One day it was so cold that your face could easily cover with chilblains and even in the warmest boots you could perceive the torture of frosts that it was quite a task to throw your feet into those boots as in the street your feet went numb and toes became swelled and raw. The school was cancelled that day because of those frosts but grabbing all my courage and the willingness of not getting bored I went to one of this boy’s house. I lived 4 kilometers from him, so I had to overcome a passage through the woods, as usually I had to surmount in order to come to school but that time I didn’t even notice the distance. This boy was fond of cooking, so you would always find any kind of treats at his kitchen. His name was Marcus, by the way. To my surprise when I finally reached my destination the other boy – Ben was also there, and the fun got started.

“Hello Michaela!”, they said.

“Hello guys, how is it going?”,was my response.

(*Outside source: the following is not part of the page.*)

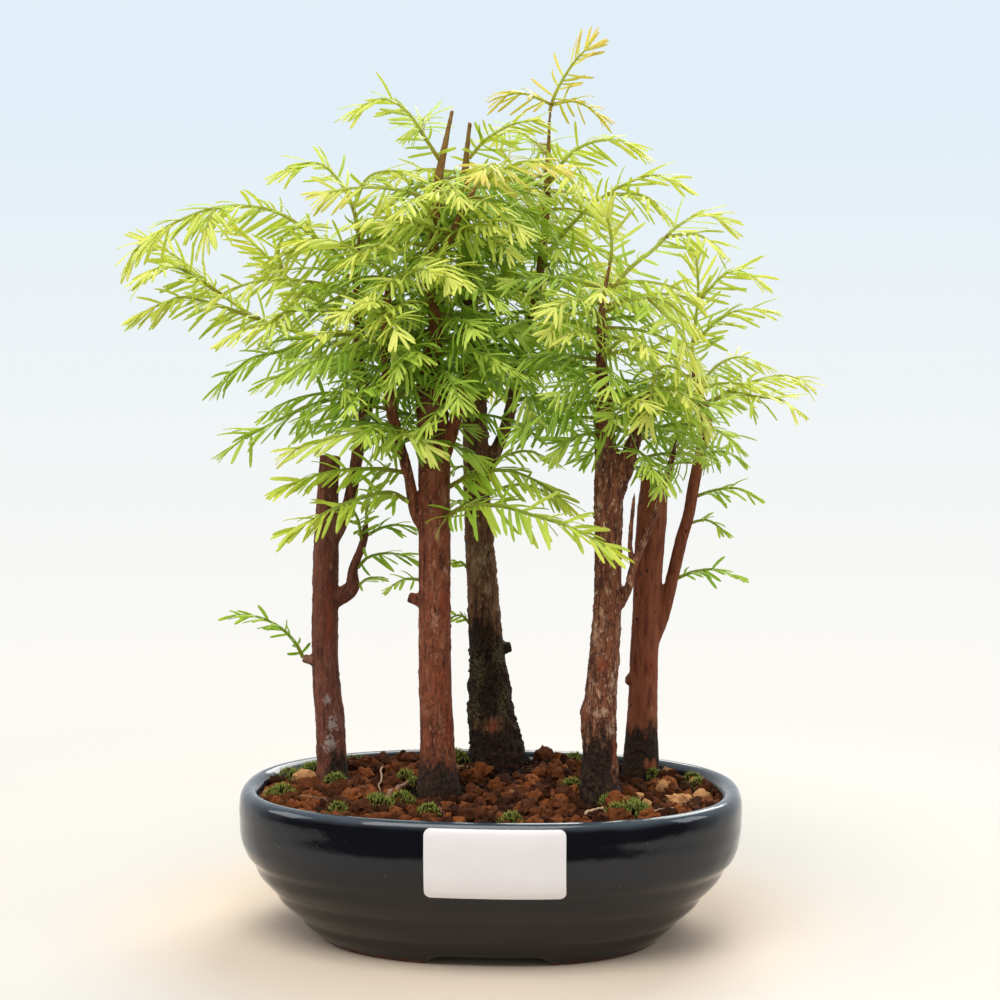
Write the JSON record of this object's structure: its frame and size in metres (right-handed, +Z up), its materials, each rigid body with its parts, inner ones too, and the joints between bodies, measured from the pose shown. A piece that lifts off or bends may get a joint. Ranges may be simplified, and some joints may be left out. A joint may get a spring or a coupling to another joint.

“Pretty good, we are brewing tea. Would you like some?”, Marcus asked.

“Sure and those cookies as well.”, I never hesitated to ask food.

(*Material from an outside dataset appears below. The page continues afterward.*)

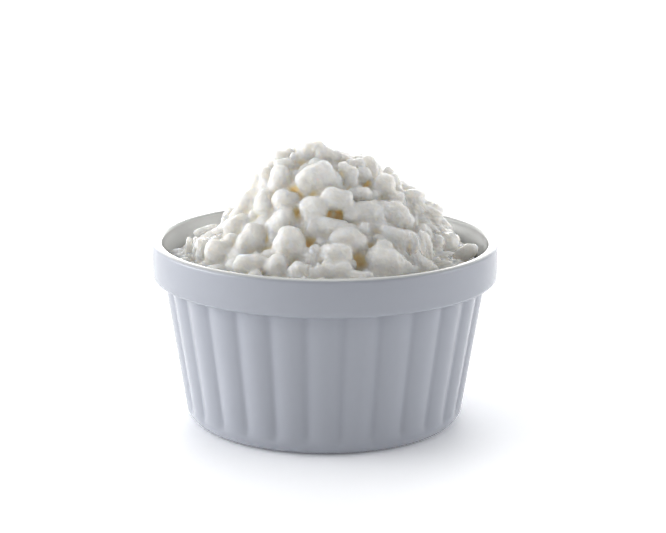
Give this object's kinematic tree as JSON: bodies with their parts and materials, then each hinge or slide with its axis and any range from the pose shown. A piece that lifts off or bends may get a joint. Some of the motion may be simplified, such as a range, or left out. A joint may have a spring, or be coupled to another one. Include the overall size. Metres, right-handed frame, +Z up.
{
  "type": "cottage cheese bowl",
  "caption": "White fluted ramekin with a plain rim band, heaped with cottage cheese in an uneven mound of soft curds.",
  "frame": {"origin": "centre of the foot, on the surface that the bowl stands on", "axes": "+Z up out of the bowl, -Y towards the front of the heap, +X to its right"},
  "size_m": [0.092, 0.092, 0.0743],
  "materials": {
    "white_glaze": "smooth glossy white glaze over stoneware, cool in the shade",
    "fresh_cheese": "moist, softly glossy white curds in cream, ivory in the gaps"
  },
  "bodies": {
    "root": {"ramekin": "white_glaze", "cottage_cheese": "fresh_cheese"}
  },
  "joints": []
}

But before drinking tea, Marcus offered us to eat mash potatoes that he had cooked before our arrival, and they were particularly delicious, I didn’t know how a 12 year old could be such a talented cooker. I couldn’t recollect what we were conversing about while we were eating, but one fragment I remembered precisely.

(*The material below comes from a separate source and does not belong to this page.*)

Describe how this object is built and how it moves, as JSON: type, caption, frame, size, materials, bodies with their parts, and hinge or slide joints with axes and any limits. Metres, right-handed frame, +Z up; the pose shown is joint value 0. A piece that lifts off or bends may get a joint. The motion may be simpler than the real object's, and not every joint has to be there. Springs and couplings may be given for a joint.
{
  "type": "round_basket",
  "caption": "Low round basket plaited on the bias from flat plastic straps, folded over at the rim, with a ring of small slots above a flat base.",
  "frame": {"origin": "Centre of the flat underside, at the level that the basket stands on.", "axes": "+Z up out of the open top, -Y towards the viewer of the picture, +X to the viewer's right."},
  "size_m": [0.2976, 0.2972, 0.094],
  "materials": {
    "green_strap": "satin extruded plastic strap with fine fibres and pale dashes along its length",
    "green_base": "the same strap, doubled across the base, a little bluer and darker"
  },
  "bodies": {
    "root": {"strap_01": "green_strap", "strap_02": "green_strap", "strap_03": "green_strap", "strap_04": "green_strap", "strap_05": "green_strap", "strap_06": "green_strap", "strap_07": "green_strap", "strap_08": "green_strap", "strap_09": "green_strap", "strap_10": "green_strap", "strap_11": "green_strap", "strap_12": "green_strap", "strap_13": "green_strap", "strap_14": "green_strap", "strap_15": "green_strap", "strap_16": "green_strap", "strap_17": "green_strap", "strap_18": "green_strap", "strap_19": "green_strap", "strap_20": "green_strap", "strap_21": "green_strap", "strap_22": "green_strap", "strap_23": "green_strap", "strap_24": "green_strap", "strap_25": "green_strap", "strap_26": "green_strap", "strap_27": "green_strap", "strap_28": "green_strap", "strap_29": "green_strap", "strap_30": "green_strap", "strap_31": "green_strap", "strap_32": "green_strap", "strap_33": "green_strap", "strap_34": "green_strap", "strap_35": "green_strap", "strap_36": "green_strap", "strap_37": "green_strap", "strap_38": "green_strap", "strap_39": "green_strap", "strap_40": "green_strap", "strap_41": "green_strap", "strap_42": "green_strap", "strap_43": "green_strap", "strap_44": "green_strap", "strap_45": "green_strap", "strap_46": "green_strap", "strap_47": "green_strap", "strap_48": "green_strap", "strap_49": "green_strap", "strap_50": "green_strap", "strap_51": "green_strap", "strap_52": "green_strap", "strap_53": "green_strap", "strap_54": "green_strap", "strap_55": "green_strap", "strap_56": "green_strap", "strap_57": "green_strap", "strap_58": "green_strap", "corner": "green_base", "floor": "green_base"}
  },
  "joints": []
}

“You know what, yesterday my neighbors were singing karaoke, so the whole evening I was listening to a song about felt boots.”, I said.

“About felt boooots, ahahhahahahaha.” Ben couldn’t help laughing. “Felt boots, no way.” His tea started to come out through his nose as he wasn’t able to control his laughing fit. He was even constricted to put off his brackets. That time if you had brackets you were automatically considered to be uncool, but I found a beauty in them and wished for ones but the Mother Nature gifted me with a good teeth shape. I don’t know why but this meaningless conversation fixed in my mind so tight that I am still allured by it.

“I will show you my secret den” said Marcus, and we followed him to his room.

“This is it, basically, you removed the bottom of the sofa and lean it a bit to the wall, so that you have the space to get in there, here I tell all my secrets and preserve the important information but you are the first who I shared it with as you are my friends.” he continued.

“Wow, that’s cool.” Ben and I gasped as we were climbing there.

Later, the drunken tea reminded of itself, so I needed to use a secret chamber, obviously boys prevented me to use it properly by saying childish comments so I ended up finishing the process at my home.

After this encounter, I had to pack my bags and got to a sanatorium to cure some of my chronic diseases but before I went, Marcus‘d given me a valentine’s card beforehand as I was to spend this holiday there. However, the hebdomadal interest of my condition evoked Ben, he wrote me continuously even though it was not that cheap at that time as the mobile phones had only started to spread among youngsters but he did it anyway. I was blind enough to evaluate it because I was charmed by another guy at the sanatorium who didn’t give me even a hint that he might like me. As it happens in life we like someone who doesn’t like us, and somebody who likes us, we don’t like. Eventually, Ben started to despise me and our relationship was of two guys who liked sarcasm and that was how it ended when we finished school.

As for Marcus, he entered a military establishment after the 8th form, changed beyond recognition and we terminated any possible interaction between us. Despite this I am still of good views on both of the guys, it doesn’t matter what was between us they are the people who brought the happiness into my life at some point even if I happened not to notice it from time to time. I respect everyone who entered into my life and left his footprints.